Sin entrar en el fondo literario ni teórico de la cuestión, es interesante dar un repaso a los escritores que la opinión «decente» consideraba contrarios al realismo y al naturalismo y que salieron a relucir a lo largo de esta polémica. Son muchos, pero citaré sólo a los más conocidos: Núñez de Arce, Castelar, Campoamor, Alarcón, Valera, Menéndez Pelayo, González y Fernández, Echegaray y Zorilla. A éstos, doña Emilia opone, por deducción, omisión y convicción, a Pérez Galdós, Pereda, Palacio Valdés, Ortega Munilla, ella misma y, por supuesto, a Clarín, quien precisamente le prologa la segunda edición de La cuestión palpitante.
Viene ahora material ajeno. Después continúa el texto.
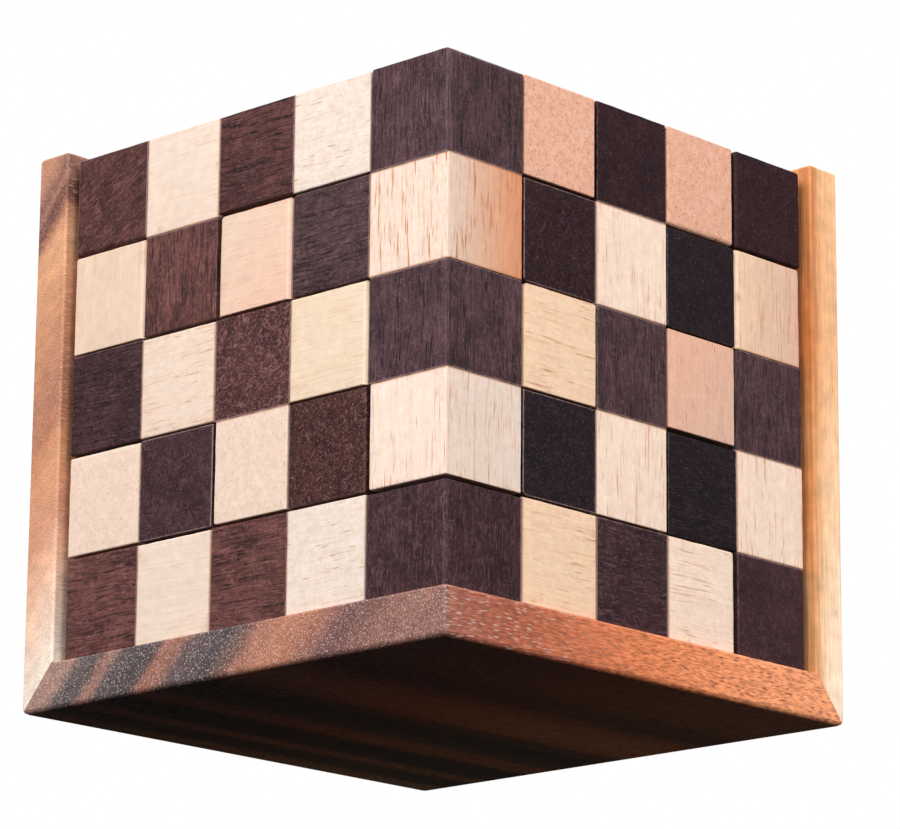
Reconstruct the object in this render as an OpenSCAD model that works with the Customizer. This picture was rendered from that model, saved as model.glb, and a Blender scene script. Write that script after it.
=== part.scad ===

Los ecos de la polémica no se apagarían fácilmente. Pereda aguantó hasta 1891 para declararle, por fin, toda su inquina en público (Las comezones de la señora Pardo Bazán), pero algo antes, había encontrado la sabia, un adversario digno de ella, Juan Valera, quien en 1887 publicó Apuntes sobre el nuevo arte de escribir novelas. El año anterior le decía a Menéndez Pelayo: «He escrito cuatro artículos sobre el naturalismo (…) Doña Emilia Pardo Bazán me ha escrito una carta muy amable diciendo que tal vez me conteste. Aunque lo haga, y esto me lisonjee, no replicaré, pues mi intención no fue nunca armar polémica o controversia, sino ir contra la extravagancia estética de Zola». La rivalidad de Valera con la escritora es evidente: «No puedo ni debo combatir con doña Emilia. Las damas deben ir vestidas según la moda. ¿Por qué he de tomar yo a mal que doña Emilia se vista de naturalista?». No ofende quien quiere, sino quien puede, y vaya si podía la señora.